At least that's the impression I get from the Christmas cards I've been getting. Wintry landscapes all looks so jauntily festive, but it just seems damp to me. After all, snow is just a bunch of weaponized water you can't drink. When I see snow, I see half a street-long mud-puddle in potentia. All that snow has to melt some time. But my snow=water fixation might be somewhat skewed by the fact that the only snow I see falling happens inside those little globes with the plastic villages inside. Intellectually I know your house doesn't have to be under (to scale would be roughly) 60 feet of water and then have your entire house and its immediate environs lifted and agitated by the hand of a giant in order to get snow, but with so little personal experience with it, I just can't be 100% sure.

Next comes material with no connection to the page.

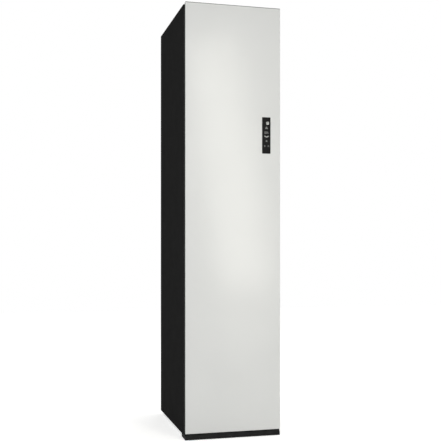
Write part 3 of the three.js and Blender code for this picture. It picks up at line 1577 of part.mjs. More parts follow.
// Control window and board: a touch window set in the glass with the lamps of the board behind it
function controlWindow() {
  return prism("y", rounded(windowX, windowZ, controls.cornerRadius), frontY, glassBack);
}
add("control_window", controlWindow(), blackGlass);
function controlBoard() {
  const y = glassBack + controls.boardBehind;
  const x = [windowX[0] - controls.boardMargin + SEAM, windowX[1] + controls.boardMargin - SEAM];
  const z = [windowZ[0] - controls.boardMargin + SEAM, windowZ[1] + controls.boardMargin - SEAM];
  const board = block(x, [y, y + controls.board], z);
  const middle = (x[0] + x[1]) / 2;
  const pitch = controls.height / (controls.keys + 1);
  const keys = repeat(controls.keys, (i) => {
    return block(
      around(middle, controls.lamp),
      [glassBack, y + controls.board / 2],
      around(windowZ[0] + pitch * (i + 1), controls.lamp),
    );
  });
  const spacers = [z[0], z[1] - controls.lamp].map((low) => {
    return block(x, [y, glassBack + controls.pocketDepth], [low, low + controls.lamp]);
  });
  return join(board, keys, spacers);
}
add("control_board", controlBoard(), boardGreen);

// Hinge brackets: a plate from the casing with a nose over the pivot, a riveted pin and a seat on the casing
function hingeBracket(plateZ, pinTip, seatZ) {
  const nose = circle(pivotX, pivotY, hinge.noseRadius, TURN_STEPS / 2, Math.PI, 2 * Math.PI);
  const right = pivotX - hinge.noseRadius + hinge.tailWidth;
  const outline = [
    ...nose,
    [pivotX + hinge.noseRadius, pivotY + hinge.noseBack],
    [right, pivotY + hinge.noseBack + hinge.tailWidth / 3],
    [right, tailBack],
    [pivotX - hinge.noseRadius, tailBack],
  ];
  const plateTopZ = plateZ + hinge.plate;
  const plate = prism("z", outline, plateZ, plateTopZ);
  const reaching = (z) => [Math.min(plateZ, z), Math.max(plateTopZ, z)];
  const seat = block([pivotX - hinge.noseRadius, right], [tailBack - hinge.seat, tailBack], reaching(seatZ));
  const pin = rod("z", [pivotX, pivotY], hinge.pinRadius, ...reaching(pinTip));
  return join(plate, seat, pin);
}
const topPinTip = recessFloor - hinge.pinReach;
const bottomPinTip = doorBottom + hinge.pinReach;
add("hinge_bracket_top", hingeBracket(topPlateZ, topPinTip, topPlate), bareSteel);
add("hinge_bracket_bottom", hingeBracket(bottomPlateZ, bottomPinTip, bottomPlateZ), bareSteel);

export default cabinet;
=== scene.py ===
# Clothes care steam cabinet: finishes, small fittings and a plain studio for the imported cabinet.
# Metres, +Z up, the door faces -Y. The picture is 441 x 441.
import json
import math

import bpy
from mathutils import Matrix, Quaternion, Vector


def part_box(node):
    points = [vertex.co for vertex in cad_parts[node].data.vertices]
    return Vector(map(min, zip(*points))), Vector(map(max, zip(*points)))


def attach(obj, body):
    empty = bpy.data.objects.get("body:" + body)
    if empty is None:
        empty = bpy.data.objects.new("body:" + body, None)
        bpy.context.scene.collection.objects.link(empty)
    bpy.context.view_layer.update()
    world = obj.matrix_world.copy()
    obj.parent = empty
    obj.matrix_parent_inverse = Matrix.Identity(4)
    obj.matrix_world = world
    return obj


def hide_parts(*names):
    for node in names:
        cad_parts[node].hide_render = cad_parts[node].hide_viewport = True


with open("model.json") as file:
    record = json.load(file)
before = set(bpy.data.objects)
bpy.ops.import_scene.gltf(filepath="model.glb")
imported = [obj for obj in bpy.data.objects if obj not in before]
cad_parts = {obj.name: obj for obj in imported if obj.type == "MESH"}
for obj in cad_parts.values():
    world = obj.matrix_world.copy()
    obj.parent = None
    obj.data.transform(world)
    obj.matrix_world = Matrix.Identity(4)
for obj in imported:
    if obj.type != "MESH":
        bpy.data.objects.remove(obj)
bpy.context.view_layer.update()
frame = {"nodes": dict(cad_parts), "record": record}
nodes = frame["nodes"]
bodies = frame["record"]["behaviour"]["bodies"]
body_of = {name: body for body, names in bodies.items() for name in names}
MM = 0.001


def per_mm(size):
    """The scale of a texture whose pattern repeats about every size millimetres."""
    return 1 / (size * MM)


def linear(hex_colour):
    """An sRGB hex colour as linear red, green, blue and full alpha."""
    value = int(hex_colour.lstrip("#"), 16)
    channels = [(value >> shift & 255) / 255 for shift in (16, 8, 0)]
    return [c / 12.92 if c <= 0.04045 else ((c + 0.055) / 1.055) ** 2.4 for c in channels] + [1.0]


def add_node(tree, kind, inputs=None, **settings):
    """Adds a node with its settings, and fills its inputs from values or from other nodes' outputs."""
    made = tree.nodes.new(kind)
    for name, value in settings.items():
        setattr(made, name, value)
    for name, value in (inputs or {}).items():
        if isinstance(value, bpy.types.NodeSocket):
            tree.links.new(value, made.inputs[name])
        else:
            made.inputs[name].default_value = value
    return made


class Finish:
    """A material on Object coordinates, with its constants on the shader's own sockets."""

    def __init__(self, name, colour, roughness, metallic=0.0, **constants):
        self.material = bpy.data.materials.new(name)
        self.material.use_nodes = True
        self.tree = self.material.node_tree
        self.shader = self.tree.nodes["Principled BSDF"]
        self.place = add_node(self.tree, "ShaderNodeTexCoord").outputs["Object"]
        self.shader.inputs["Base Color"].default_value = linear(colour)
        self.shader.inputs["Roughness"].default_value = roughness
        self.shader.inputs["Metallic"].default_value = metallic
        for socket, value in constants.items():
            self.shader.inputs[socket.replace("_", " ")].default_value = value
        self.normal = None

    def stretched(self, x, y, z):
        """Object coordinates scaled along each axis. A number under 1 draws a pattern out."""
        inputs = {"Vector": self.place, "Scale": (x, y, z)}
        return add_node(self.tree, "ShaderNodeMapping", inputs).outputs[0]

    def noise(self, size, detail=3.0, place=None):
        """A cloudy pattern whose blotches are about size millimetres across."""
        inputs = {"Vector": place or self.place, "Scale": per_mm(size), "Detail": detail}
        return add_node(self.tree, "ShaderNodeTexNoise", inputs).outputs["Fac"]

    def spread(self, value, low, high, start=0.35, end=0.65):
        """A pattern's range brought to another range. Most of a noise lies between 0.35 and 0.65."""
        inputs = {"Value": value, "From Min": start, "From Max": end, "To Min": low, "To Max": high}
        return add_node(self.tree, "ShaderNodeMapRange", inputs).outputs[0]

    def beyond(self, axis, limit, both=True):
        """1 where a point lies further out along an axis than limit millimetres, else 0."""
        split = add_node(self.tree, "ShaderNodeSeparateXYZ", {0: self.place}).outputs[axis]
        if both:
            split = add_node(self.tree, "ShaderNodeMath", {0: split}, operation="ABSOLUTE").outputs[0]
        inputs = {0: split, 1: limit * MM}
        return add_node(self.tree, "ShaderNodeMath", inputs, operation="GREATER_THAN").outputs[0]

    def largest(self, first, second):
        """The larger of two masks."""
        inputs = {0: first, 1: second}
        return add_node(self.tree, "ShaderNodeMath", inputs, operation="MAXIMUM").outputs[0]

    def tint(self, mask, low, high):
        """Colours the surface from low to high, each a colour or another tint, by a mask from 0 to 1."""
        low, high = [linear(c) if isinstance(c, str) else c for c in (low, high)]
        # the Mix node has its two colours at inputs 6 and 7, and its mixed colour at output 2
        inputs = {0: mask, 6: low, 7: high}
        mixed = add_node(self.tree, "ShaderNodeMix", inputs, data_type="RGBA").outputs[2]
        self.tree.links.new(mixed, self.shader.inputs["Base Color"])
        return mixed

    def dull(self, pattern, low, high):
        """Roughness from low to high by a pattern."""
        self.tree.links.new(self.spread(pattern, low, high), self.shader.inputs["Roughness"])

    def relief(self, pattern, depth):
        """A bump whose full height is depth millimetres, on top of any earlier one."""
        inputs = {"Height": pattern, "Distance": depth * MM, "Strength": 1.0}
        if self.normal:
            inputs["Normal"] = self.normal
        self.normal = add_node(self.tree, "ShaderNodeBump", inputs).outputs[0]
        self.tree.links.new(self.normal, self.shader.inputs["Normal"])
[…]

Plus there's all the shoveling and the associated freezing that frankly I'm happy to do without.
Winter in Riverside means we have 4 out of 7 days per week under 80°. Usually. Just not Christmas Day this year, apparently. Today, this first day of winter, we're supposed to dip waaay down to about 76°. To ward off the chill, this is the time of year where I generally start wearing underwear again beneath my shorts.
It also means that, as of today, my oldest boy is off for Christmas Vacation. It's not "Winter Vacation" because he goes to Catholic school. They want me to know very specifically that this is Christmas vacation. In the spring we get Easter vacation, not the pagan "spring break," which is fine because I think at 6 years old, my son is too young for Jello shots anyway.
While I appreciate the no-alarm-clock period of my life resuming for this oh-so-short period of time, it does mean that I have to find some way to entertain three children instead of just two during the day now. They kill a couple of hours every afternoon sewing shirts for the Kathie Lee Gifford Collection up in the attic with the pack of refugee kids who also live here, but I can't leave them up there all day. The last thing I need is another hostage situation.
How this affects you, my loyal Bucketeers, is that fresh Bucket might be delayed by an hour or so every day as I leave behind Gluttony (for now... I'm gearing up for Saturday and Sunday) and indulge in a lot more Sloth. Hopefully the overall dip in personal commitment will not be reflected in the quality of my blogposts.
Alas, it is too late to save this one.